- **Stated task**
You are to retype all of the data exactly as it appears.

--- START Source material ---

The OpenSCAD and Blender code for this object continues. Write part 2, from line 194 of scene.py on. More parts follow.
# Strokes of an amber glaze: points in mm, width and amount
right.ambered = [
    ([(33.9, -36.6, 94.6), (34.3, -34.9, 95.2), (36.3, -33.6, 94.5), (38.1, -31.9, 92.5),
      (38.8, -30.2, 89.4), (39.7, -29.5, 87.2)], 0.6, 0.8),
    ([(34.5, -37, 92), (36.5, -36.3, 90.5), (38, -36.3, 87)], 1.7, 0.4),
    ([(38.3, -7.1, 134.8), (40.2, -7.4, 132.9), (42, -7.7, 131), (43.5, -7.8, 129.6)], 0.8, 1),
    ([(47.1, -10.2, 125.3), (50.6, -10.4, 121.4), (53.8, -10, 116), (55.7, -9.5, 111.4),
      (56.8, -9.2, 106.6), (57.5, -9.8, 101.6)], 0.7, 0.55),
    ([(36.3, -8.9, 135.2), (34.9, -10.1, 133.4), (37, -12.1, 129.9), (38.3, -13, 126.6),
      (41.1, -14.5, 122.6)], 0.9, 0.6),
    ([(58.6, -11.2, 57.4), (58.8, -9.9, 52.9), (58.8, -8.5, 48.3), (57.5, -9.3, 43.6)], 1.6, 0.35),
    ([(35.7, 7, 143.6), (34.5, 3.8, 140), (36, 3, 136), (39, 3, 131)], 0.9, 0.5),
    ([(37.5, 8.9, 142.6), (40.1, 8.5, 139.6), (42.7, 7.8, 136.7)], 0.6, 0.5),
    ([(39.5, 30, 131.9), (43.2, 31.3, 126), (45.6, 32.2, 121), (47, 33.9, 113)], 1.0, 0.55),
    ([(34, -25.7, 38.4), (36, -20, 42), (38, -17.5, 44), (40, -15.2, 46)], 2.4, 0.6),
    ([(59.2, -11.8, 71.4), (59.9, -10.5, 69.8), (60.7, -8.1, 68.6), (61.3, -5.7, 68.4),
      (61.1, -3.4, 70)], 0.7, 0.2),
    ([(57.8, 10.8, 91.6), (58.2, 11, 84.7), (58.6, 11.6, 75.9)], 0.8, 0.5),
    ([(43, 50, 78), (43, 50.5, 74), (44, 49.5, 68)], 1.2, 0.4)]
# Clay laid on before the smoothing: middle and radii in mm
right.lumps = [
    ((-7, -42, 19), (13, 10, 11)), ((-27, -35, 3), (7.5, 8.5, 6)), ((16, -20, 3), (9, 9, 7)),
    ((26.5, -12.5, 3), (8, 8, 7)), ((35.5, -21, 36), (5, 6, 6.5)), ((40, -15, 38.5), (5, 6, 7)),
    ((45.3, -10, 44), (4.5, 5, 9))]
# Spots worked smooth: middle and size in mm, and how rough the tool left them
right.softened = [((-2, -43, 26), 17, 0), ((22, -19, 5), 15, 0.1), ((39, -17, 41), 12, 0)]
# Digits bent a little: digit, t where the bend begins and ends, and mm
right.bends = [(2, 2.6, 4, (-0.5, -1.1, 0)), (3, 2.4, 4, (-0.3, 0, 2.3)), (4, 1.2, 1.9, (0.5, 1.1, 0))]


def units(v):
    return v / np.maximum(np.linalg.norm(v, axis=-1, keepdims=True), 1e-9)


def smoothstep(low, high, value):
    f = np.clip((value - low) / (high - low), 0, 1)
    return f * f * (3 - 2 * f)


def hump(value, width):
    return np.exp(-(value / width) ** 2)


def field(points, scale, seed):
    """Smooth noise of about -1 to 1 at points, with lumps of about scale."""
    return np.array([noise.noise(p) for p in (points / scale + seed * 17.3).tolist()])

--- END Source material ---

- **Task response**
The OpenSCAD and Blender code for this object continues. Write part 2, from line 194 of scene.py on. More parts follow.
# Strokes of an amber glaze: points in mm, width and amount
right.ambered = [
    ([(33.9, -36.6, 94.6), (34.3, -34.9, 95.2), (36.3, -33.6, 94.5), (38.1, -31.9, 92.5),
      (38.8, -30.2, 89.4), (39.7, -29.5, 87.2)], 0.6, 0.8),
    ([(34.5, -37, 92), (36.5, -36.3, 90.5), (38, -36.3, 87)], 1.7, 0.4),
    ([(38.3, -7.1, 134.8), (40.2, -7.4, 132.9), (42, -7.7, 131), (43.5, -7.8, 129.6)], 0.8, 1),
    ([(47.1, -10.2, 125.3), (50.6, -10.4, 121.4), (53.8, -10, 116), (55.7, -9.5, 111.4),
      (56.8, -9.2, 106.6), (57.5, -9.8, 101.6)], 0.7, 0.55),
    ([(36.3, -8.9, 135.2), (34.9, -10.1, 133.4), (37, -12.1, 129.9), (38.3, -13, 126.6),
      (41.1, -14.5, 122.6)], 0.9, 0.6),
    ([(58.6, -11.2, 57.4), (58.8, -9.9, 52.9), (58.8, -8.5, 48.3), (57.5, -9.3, 43.6)], 1.6, 0.35),
    ([(35.7, 7, 143.6), (34.5, 3.8, 140), (36, 3, 136), (39, 3, 131)], 0.9, 0.5),
    ([(37.5, 8.9, 142.6), (40.1, 8.5, 139.6), (42.7, 7.8, 136.7)], 0.6, 0.5),
    ([(39.5, 30, 131.9), (43.2, 31.3, 126), (45.6, 32.2, 121), (47, 33.9, 113)], 1.0, 0.55),
    ([(34, -25.7, 38.4), (36, -20, 42), (38, -17.5, 44), (40, -15.2, 46)], 2.4, 0.6),
    ([(59.2, -11.8, 71.4), (59.9, -10.5, 69.8), (60.7, -8.1, 68.6), (61.3, -5.7, 68.4),
      (61.1, -3.4, 70)], 0.7, 0.2),
    ([(57.8, 10.8, 91.6), (58.2, 11, 84.7), (58.6, 11.6, 75.9)], 0.8, 0.5),
    ([(43, 50, 78), (43, 50.5, 74), (44, 49.5, 68)], 1.2, 0.4)]
# Clay laid on before the smoothing: middle and radii in mm
right.lumps = [
    ((-7, -42, 19), (13, 10, 11)), ((-27, -35, 3), (7.5, 8.5, 6)), ((16, -20, 3), (9, 9, 7)),
    ((26.5, -12.5, 3), (8, 8, 7)), ((35.5, -21, 36), (5, 6, 6.5)), ((40, -15, 38.5), (5, 6, 7)),
    ((45.3, -10, 44), (4.5, 5, 9))]
# Spots worked smooth: middle and size in mm, and how rough the tool left them
right.softened = [((-2, -43, 26), 17, 0), ((22, -19, 5), 15, 0.1), ((39, -17, 41), 12, 0)]
# Digits bent a little: digit, t where the bend begins and ends, and mm
right.bends = [(2, 2.6, 4, (-0.5, -1.1, 0)), (3, 2.4, 4, (-0.3, 0, 2.3)), (4, 1.2, 1.9, (0.5, 1.1, 0))]


def units(v):
    return v / np.maximum(np.linalg.norm(v, axis=-1, keepdims=True), 1e-9)


def smoothstep(low, high, value):
    f = np.clip((value - low) / (high - low), 0, 1)
    return f * f * (3 - 2 * f)


def hump(value, width):
    return np.exp(-(value / width) ** 2)


def field(points, scale, seed):
    """Smooth noise of about -1 to 1 at points, with lumps of about scale."""
    return np.array([noise.noise(p) for p in (points / scale + seed * 17.3).tolist()])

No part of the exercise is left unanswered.